Moller echoed his sentiments and is optimistic that more residents will realize the advantages of renewable energy, both environmentally and economically.
“I hope that other folks installing PV systems in Traverse City will recognize that grid-tying their system with TCLP will be an incentive that makes the investment in solar more economical in the long run,” said Moller. “As the demand for power continues to grow, hopefully the utilities will also recognize that they too benefit from such an arrangement.”
Moller’s collaboration with TCLP, Eco-Building Products and J.D. Stratton created an environment for success with the utilization of their knowledge and accessibility throughout the process.
“I was impressed that Jim worked in helping us to meet our goals, especially in presenting a variety of alternatives to consider, responding to my questions and concerns, and taking the initiative to measure the actual space available for panels on the garage before too many panels were ordered,” said Moller. “Jeff Stratton (of J.D. Stratton) was also very helpful on the last day in addressing our concerns.”

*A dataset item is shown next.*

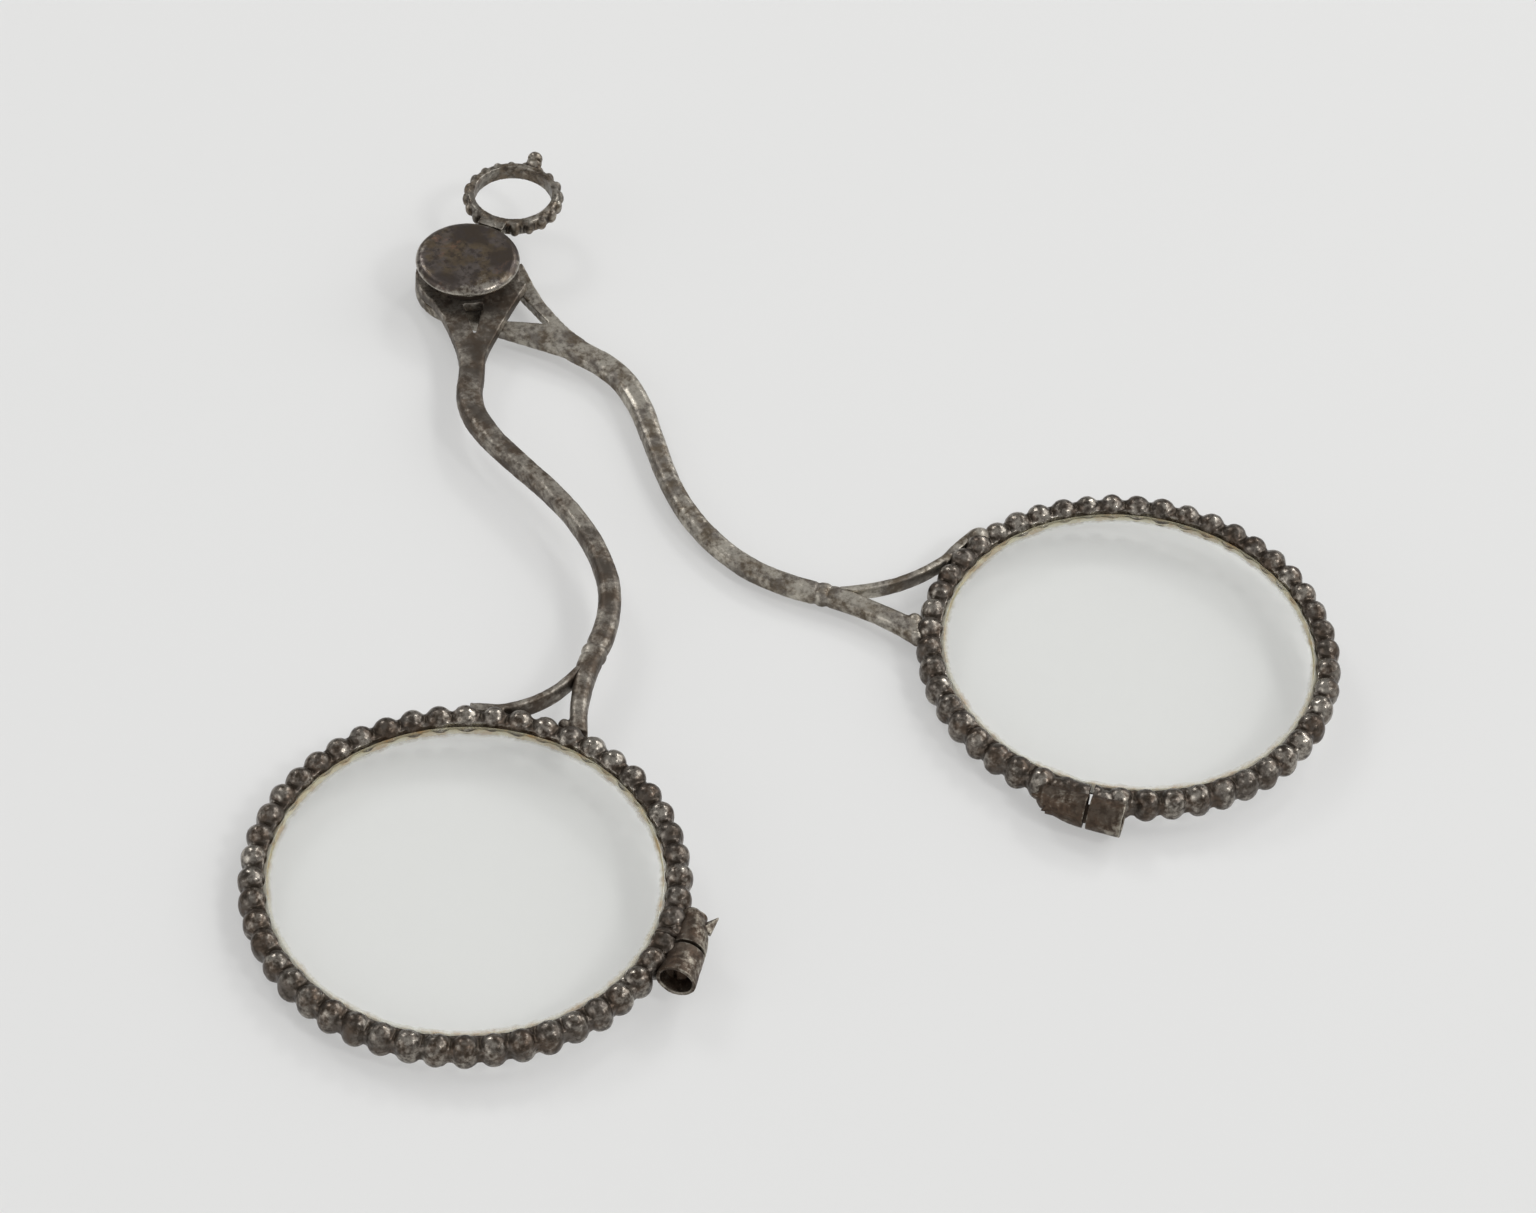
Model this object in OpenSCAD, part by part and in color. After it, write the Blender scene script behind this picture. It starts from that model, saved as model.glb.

Next step, Feed in Tariff Program
Barnes suggests that residential grid-tie interconnection and net metering is just a first step for TCLP.
“The next step is to adopt a Feed in Tariff (FIT) program, which is structured in a way that incentivizes the utilization of renewable energy systems,” said Barnes. In a typical FIT scenario, the utility purchases the electricity generated by the renewable energy system at a greater rate than the rate at which the electricity is sold.
“FITs benefit both parties,” said Barnes. “The utility benefits with the utilization of green, clean energy to meet renewable energy objectives without undertaking its own monumental wind, solar or biomass construction projects. No major investment is required, nor is there any hassle with managing a major construction project,” he said.
The rate payer benefits because he or she can produce his or her own clean energy, pay off the system in a short period of time and then have free electricity from that point forward.
FIT programs mandated by federal governments or voluntarily offered by progressive utilities have proven to be positive tools for economic development and for improving air and water quality. Communities like Ontario, Canada and countries like Germany, both of which share similar peak sun-hours to the Grand Traverse region, have adopted FIT programs and their PV industry is thriving.
“FITs promote a healthy and happy lifestyle that the Grand Traverse region appreciates and yearns for,” said Barnes. “If TCLP rate payers could realize a reasonable return-on-investment in a solar system that offsets all or part of their electrical demand from fossil fuel generated electricity, they might make the investment and opt to improve the world for future generations.”